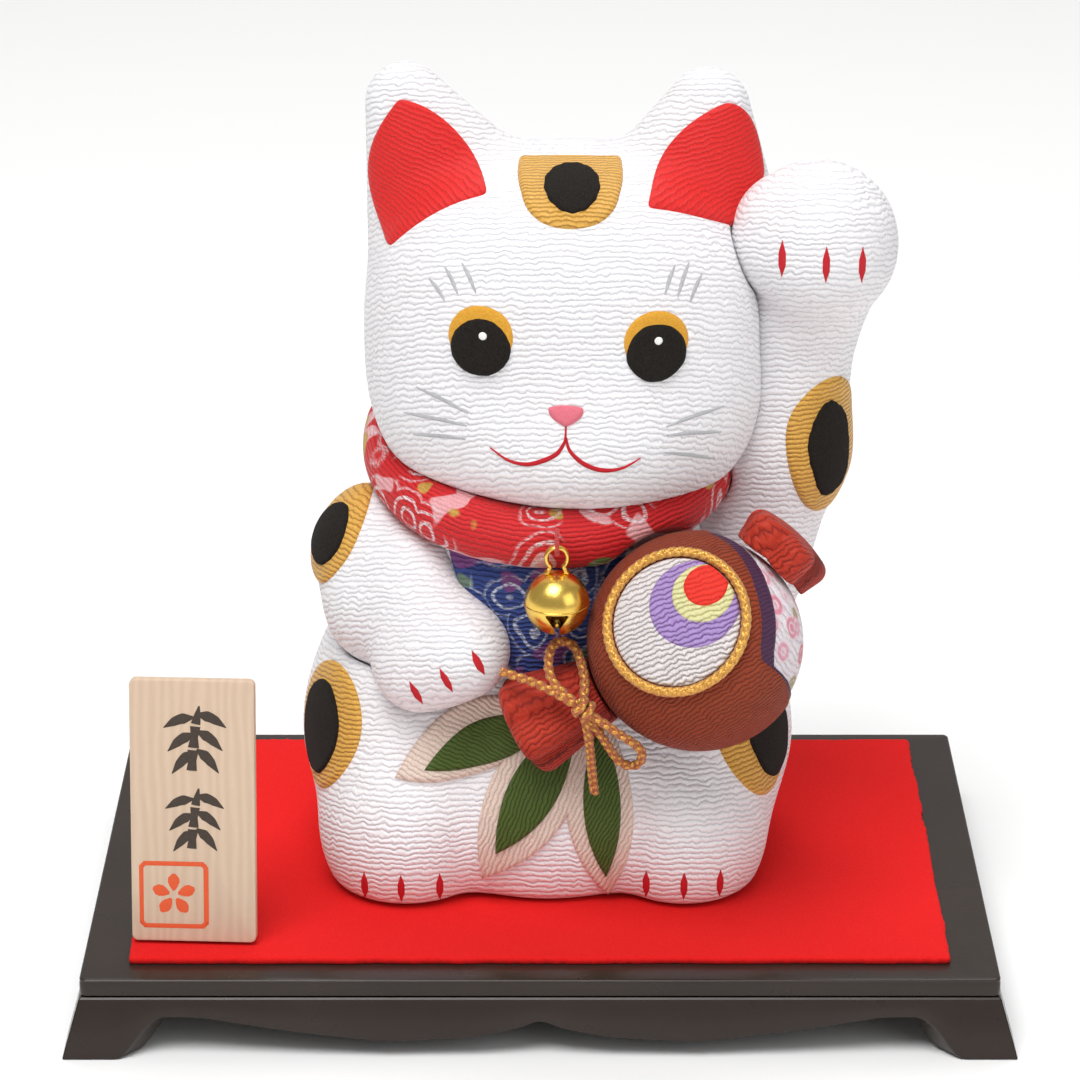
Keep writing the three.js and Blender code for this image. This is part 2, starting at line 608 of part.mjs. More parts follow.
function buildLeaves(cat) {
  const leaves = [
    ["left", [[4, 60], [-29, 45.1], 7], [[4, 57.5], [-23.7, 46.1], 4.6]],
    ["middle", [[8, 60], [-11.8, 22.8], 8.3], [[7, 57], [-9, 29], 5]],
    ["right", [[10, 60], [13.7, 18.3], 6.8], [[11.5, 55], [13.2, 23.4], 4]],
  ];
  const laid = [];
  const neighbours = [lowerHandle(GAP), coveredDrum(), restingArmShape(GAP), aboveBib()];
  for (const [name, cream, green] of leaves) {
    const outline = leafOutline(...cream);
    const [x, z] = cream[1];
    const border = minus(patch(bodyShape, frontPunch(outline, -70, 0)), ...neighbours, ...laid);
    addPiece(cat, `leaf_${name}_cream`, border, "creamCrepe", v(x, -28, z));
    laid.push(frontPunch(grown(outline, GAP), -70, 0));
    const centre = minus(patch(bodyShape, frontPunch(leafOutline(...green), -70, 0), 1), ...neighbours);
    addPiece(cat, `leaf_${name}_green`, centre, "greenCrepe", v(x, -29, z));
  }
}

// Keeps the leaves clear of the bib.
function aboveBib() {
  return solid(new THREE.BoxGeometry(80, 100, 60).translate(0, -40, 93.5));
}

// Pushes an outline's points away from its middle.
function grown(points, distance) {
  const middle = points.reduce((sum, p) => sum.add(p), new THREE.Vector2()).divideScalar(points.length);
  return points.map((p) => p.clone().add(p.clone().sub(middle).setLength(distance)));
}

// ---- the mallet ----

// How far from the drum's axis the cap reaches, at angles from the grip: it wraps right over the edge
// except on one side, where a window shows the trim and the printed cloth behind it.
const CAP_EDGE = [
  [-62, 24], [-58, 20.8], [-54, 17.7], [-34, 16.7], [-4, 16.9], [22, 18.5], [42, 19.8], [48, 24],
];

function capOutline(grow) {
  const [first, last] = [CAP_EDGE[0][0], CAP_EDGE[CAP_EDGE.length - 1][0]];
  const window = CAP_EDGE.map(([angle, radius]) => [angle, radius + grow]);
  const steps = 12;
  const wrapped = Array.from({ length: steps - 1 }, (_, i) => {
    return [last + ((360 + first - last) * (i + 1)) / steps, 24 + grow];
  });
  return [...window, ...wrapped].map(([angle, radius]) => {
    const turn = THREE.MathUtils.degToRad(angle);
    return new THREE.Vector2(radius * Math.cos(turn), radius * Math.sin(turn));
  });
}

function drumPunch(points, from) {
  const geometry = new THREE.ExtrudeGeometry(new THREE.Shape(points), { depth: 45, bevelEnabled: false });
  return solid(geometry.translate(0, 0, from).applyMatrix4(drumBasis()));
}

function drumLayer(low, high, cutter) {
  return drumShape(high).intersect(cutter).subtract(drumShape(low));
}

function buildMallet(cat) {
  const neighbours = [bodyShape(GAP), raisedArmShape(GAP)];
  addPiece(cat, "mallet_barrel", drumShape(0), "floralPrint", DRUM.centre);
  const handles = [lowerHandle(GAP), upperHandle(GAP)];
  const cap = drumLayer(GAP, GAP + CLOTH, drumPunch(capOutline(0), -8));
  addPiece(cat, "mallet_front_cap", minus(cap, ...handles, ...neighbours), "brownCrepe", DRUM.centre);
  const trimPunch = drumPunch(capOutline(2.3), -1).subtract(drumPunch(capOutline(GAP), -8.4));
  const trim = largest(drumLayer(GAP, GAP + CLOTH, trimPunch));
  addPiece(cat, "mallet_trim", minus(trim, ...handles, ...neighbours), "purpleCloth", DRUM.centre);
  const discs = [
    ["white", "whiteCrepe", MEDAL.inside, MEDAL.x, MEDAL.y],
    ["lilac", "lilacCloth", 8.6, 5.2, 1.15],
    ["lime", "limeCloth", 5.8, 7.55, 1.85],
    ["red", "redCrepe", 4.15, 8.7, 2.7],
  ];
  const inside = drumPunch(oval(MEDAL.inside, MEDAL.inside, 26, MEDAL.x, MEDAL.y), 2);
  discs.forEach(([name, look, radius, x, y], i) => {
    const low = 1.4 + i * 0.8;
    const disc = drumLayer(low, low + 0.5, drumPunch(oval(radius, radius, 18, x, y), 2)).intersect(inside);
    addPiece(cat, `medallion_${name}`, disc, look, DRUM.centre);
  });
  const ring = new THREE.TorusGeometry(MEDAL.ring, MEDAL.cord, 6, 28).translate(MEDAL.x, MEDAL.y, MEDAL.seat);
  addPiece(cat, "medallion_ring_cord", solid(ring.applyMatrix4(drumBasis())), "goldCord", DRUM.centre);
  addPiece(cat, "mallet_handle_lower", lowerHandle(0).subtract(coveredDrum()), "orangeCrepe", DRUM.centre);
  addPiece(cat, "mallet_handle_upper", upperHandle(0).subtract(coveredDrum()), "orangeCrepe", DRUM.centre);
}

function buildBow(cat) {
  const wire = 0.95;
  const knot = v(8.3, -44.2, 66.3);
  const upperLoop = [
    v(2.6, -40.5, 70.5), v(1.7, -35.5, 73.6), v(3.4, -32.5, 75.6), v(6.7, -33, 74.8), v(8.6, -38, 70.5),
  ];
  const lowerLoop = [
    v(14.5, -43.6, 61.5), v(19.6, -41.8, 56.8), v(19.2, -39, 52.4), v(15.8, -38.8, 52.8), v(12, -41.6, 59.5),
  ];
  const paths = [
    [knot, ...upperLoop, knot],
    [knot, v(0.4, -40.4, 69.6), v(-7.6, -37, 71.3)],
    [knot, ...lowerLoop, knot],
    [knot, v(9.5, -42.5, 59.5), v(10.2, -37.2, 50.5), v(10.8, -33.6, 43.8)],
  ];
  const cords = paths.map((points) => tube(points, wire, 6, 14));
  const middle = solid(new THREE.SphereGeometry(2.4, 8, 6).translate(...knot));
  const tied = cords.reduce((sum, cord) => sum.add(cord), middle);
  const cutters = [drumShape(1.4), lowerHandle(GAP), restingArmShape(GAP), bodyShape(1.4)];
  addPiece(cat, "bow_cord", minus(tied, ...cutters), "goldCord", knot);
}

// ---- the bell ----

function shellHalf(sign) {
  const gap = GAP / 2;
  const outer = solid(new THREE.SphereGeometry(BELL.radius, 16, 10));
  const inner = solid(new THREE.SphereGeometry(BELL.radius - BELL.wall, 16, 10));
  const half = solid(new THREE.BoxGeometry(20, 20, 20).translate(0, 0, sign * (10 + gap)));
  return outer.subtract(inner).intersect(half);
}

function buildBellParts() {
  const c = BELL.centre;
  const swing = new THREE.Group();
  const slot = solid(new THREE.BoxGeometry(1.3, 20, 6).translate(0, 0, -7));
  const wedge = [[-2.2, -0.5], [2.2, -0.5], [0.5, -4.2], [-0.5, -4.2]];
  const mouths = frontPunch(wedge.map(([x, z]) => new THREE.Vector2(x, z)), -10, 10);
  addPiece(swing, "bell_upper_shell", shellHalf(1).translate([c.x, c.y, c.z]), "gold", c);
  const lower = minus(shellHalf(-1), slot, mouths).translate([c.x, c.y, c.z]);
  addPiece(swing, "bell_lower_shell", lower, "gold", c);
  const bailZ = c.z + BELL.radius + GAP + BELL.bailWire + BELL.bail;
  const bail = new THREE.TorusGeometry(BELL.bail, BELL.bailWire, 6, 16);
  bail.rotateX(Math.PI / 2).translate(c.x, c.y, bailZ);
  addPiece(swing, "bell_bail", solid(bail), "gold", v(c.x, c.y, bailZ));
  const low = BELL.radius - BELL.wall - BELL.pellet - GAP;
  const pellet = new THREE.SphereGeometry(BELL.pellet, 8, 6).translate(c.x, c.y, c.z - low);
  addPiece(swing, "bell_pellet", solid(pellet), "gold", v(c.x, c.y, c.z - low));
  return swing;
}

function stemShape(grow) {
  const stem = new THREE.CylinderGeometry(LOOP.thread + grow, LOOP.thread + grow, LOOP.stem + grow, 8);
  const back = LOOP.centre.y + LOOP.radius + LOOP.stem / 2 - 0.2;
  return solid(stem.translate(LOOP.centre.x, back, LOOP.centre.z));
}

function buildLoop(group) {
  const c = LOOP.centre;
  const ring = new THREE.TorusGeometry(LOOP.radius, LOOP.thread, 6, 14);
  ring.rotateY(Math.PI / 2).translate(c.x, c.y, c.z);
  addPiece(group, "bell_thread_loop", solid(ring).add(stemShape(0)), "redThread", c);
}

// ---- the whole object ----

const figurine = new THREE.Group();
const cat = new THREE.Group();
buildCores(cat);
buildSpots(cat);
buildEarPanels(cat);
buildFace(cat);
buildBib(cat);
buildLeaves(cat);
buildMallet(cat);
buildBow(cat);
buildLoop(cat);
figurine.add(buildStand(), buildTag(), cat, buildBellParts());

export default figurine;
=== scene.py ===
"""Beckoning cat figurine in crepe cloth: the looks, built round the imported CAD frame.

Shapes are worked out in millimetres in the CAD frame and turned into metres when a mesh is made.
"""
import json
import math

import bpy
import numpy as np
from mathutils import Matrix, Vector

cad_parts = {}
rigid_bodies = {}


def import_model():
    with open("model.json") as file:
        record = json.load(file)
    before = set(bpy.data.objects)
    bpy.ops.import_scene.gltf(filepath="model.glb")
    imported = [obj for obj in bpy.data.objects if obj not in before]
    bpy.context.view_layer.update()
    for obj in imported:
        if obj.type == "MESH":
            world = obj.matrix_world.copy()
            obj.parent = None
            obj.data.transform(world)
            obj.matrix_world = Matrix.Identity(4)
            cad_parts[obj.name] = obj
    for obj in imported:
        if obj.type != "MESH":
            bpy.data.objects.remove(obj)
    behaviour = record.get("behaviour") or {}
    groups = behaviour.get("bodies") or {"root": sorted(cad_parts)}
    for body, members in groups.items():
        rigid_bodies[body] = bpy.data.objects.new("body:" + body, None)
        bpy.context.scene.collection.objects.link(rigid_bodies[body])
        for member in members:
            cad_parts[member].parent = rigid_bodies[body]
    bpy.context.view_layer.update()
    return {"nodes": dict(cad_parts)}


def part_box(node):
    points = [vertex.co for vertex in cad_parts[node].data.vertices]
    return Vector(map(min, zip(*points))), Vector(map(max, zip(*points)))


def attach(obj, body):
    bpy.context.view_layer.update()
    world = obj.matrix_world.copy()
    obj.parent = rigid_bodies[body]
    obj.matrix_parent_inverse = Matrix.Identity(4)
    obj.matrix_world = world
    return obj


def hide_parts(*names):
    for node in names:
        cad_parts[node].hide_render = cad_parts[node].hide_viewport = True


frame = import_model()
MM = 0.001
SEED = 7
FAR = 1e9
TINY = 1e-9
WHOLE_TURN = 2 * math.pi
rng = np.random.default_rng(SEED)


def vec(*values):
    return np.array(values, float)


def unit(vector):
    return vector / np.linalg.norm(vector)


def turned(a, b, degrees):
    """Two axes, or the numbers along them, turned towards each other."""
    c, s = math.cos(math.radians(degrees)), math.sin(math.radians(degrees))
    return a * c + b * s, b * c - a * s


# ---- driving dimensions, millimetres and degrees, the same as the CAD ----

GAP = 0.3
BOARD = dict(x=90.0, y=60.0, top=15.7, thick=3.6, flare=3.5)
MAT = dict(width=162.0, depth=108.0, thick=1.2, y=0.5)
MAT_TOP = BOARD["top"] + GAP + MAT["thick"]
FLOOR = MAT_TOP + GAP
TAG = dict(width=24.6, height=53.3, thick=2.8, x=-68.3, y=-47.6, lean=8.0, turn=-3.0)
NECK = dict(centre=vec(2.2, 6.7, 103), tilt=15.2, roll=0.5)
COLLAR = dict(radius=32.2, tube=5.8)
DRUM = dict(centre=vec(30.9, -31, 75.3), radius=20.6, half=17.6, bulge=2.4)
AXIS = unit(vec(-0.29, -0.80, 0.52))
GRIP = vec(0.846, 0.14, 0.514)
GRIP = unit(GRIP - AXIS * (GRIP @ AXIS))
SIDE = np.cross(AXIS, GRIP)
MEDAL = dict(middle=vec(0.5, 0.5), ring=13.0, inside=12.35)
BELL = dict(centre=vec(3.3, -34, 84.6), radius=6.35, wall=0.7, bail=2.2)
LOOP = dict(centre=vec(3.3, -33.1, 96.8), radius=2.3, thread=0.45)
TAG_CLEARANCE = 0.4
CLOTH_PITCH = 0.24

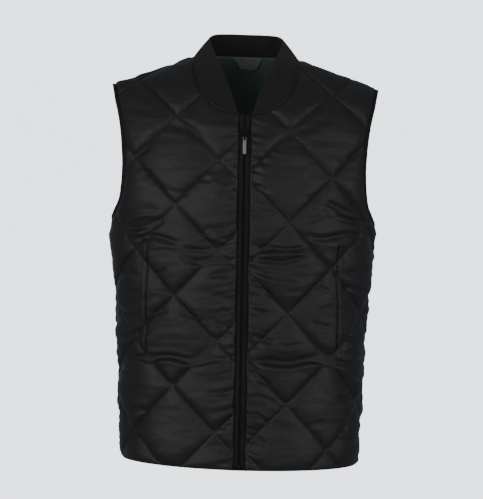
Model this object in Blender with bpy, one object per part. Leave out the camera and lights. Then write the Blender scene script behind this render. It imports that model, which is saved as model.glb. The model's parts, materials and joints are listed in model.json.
⁂
• Required work
Take the line holding "for node in" and all lines after it through the end of the data, and set them down exactly.

• Task output
    for node in names:
        cad_parts[node].hide_render = cad_parts[node].hide_viewport = True


frame = import_model()
MM = 0.001
SEED = 7
FAR = 1e9
TINY = 1e-9
WHOLE_TURN = 2 * math.pi
rng = np.random.default_rng(SEED)


def vec(*values):
    return np.array(values, float)


def unit(vector):
    return vector / np.linalg.norm(vector)


def turned(a, b, degrees):
    """Two axes, or the numbers along them, turned towards each other."""
    c, s = math.cos(math.radians(degrees)), math.sin(math.radians(degrees))
    return a * c + b * s, b * c - a * s


# ---- driving dimensions, millimetres and degrees, the same as the CAD ----

GAP = 0.3
BOARD = dict(x=90.0, y=60.0, top=15.7, thick=3.6, flare=3.5)
MAT = dict(width=162.0, depth=108.0, thick=1.2, y=0.5)
MAT_TOP = BOARD["top"] + GAP + MAT["thick"]
FLOOR = MAT_TOP + GAP
TAG = dict(width=24.6, height=53.3, thick=2.8, x=-68.3, y=-47.6, lean=8.0, turn=-3.0)
NECK = dict(centre=vec(2.2, 6.7, 103), tilt=15.2, roll=0.5)
COLLAR = dict(radius=32.2, tube=5.8)
DRUM = dict(centre=vec(30.9, -31, 75.3), radius=20.6, half=17.6, bulge=2.4)
AXIS = unit(vec(-0.29, -0.80, 0.52))
GRIP = vec(0.846, 0.14, 0.514)
GRIP = unit(GRIP - AXIS * (GRIP @ AXIS))
SIDE = np.cross(AXIS, GRIP)
MEDAL = dict(middle=vec(0.5, 0.5), ring=13.0, inside=12.35)
BELL = dict(centre=vec(3.3, -34, 84.6), radius=6.35, wall=0.7, bail=2.2)
LOOP = dict(centre=vec(3.3, -33.1, 96.8), radius=2.3, thread=0.45)
TAG_CLEARANCE = 0.4
CLOTH_PITCH = 0.24

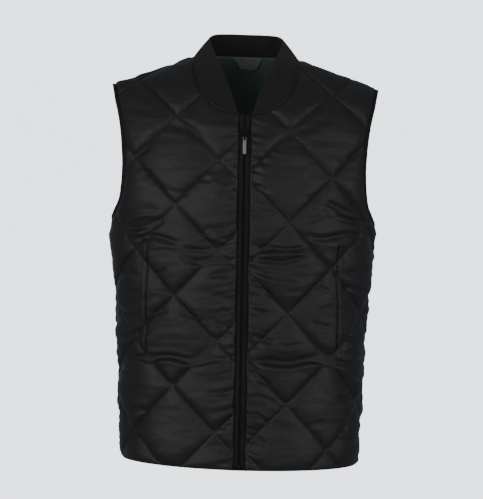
Model this object in Blender with bpy, one object per part. Leave out the camera and lights. Then write the Blender scene script behind this render. It imports that model, which is saved as model.glb. The model's parts, materials and joints are listed in model.json.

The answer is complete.